▸ **What to do**
Extract all lines containing "from".

▸ **Data provided**
============

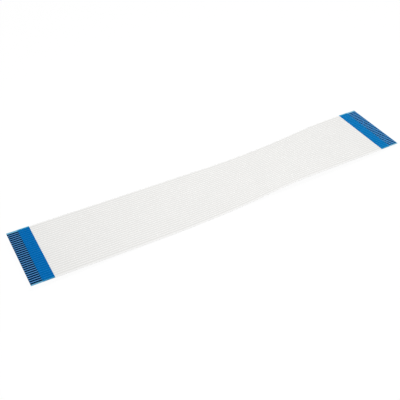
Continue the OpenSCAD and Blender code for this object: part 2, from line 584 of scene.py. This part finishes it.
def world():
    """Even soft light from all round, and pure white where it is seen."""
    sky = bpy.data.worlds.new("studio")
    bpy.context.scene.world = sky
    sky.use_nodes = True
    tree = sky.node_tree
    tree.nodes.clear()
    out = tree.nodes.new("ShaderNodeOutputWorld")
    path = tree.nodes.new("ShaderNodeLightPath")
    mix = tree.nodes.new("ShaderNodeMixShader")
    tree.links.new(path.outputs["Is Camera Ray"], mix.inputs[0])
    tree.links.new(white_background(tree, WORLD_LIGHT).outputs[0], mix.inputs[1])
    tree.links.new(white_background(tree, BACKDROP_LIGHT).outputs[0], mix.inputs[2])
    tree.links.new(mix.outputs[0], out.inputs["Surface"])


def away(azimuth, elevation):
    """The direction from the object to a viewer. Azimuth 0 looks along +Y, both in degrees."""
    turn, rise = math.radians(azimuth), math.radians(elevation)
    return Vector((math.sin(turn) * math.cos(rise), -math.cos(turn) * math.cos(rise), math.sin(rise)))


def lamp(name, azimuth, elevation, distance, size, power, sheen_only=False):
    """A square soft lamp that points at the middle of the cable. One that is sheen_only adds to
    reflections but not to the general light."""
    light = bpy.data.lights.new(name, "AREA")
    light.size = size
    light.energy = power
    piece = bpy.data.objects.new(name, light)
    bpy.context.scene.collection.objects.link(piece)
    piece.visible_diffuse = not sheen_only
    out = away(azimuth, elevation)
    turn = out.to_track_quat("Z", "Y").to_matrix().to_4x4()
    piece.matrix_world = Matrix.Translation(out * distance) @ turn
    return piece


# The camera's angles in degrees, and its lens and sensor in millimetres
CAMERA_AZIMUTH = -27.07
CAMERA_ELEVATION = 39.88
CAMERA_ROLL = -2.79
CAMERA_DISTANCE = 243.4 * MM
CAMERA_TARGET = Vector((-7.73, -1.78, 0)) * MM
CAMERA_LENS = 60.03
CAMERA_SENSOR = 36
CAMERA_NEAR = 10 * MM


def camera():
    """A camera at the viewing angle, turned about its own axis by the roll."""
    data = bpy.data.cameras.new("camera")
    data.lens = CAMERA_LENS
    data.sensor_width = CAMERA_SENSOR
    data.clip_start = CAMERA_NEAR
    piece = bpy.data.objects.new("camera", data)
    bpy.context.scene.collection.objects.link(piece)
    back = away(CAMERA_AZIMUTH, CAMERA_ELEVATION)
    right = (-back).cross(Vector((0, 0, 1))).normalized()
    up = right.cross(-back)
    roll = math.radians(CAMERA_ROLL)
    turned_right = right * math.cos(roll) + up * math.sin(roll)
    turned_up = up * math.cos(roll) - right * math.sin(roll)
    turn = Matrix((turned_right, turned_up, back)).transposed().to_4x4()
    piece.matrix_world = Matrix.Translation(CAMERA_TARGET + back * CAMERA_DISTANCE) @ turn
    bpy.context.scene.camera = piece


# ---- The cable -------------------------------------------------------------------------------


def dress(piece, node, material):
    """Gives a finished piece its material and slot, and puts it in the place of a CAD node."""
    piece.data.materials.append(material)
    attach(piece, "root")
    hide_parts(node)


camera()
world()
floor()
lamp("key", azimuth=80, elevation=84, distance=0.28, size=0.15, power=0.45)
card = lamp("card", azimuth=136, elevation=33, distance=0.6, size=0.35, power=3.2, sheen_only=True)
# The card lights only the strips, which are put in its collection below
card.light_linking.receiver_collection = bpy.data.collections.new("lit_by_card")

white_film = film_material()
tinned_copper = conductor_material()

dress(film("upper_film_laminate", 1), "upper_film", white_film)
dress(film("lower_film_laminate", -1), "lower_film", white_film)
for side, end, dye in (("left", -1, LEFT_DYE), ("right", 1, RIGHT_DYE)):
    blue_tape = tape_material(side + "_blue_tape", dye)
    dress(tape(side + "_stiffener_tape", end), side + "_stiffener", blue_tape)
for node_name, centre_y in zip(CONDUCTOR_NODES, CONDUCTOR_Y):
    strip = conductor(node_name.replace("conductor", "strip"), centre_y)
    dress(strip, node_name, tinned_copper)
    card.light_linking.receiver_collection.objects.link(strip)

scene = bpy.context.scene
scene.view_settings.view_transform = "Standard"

============

▸ **Correct answer**
Continue the OpenSCAD and Blender code for this object: part 2, from line 584 of scene.py. This part finishes it.
    """Even soft light from all round, and pure white where it is seen."""
    """The direction from the object to a viewer. Azimuth 0 looks along +Y, both in degrees."""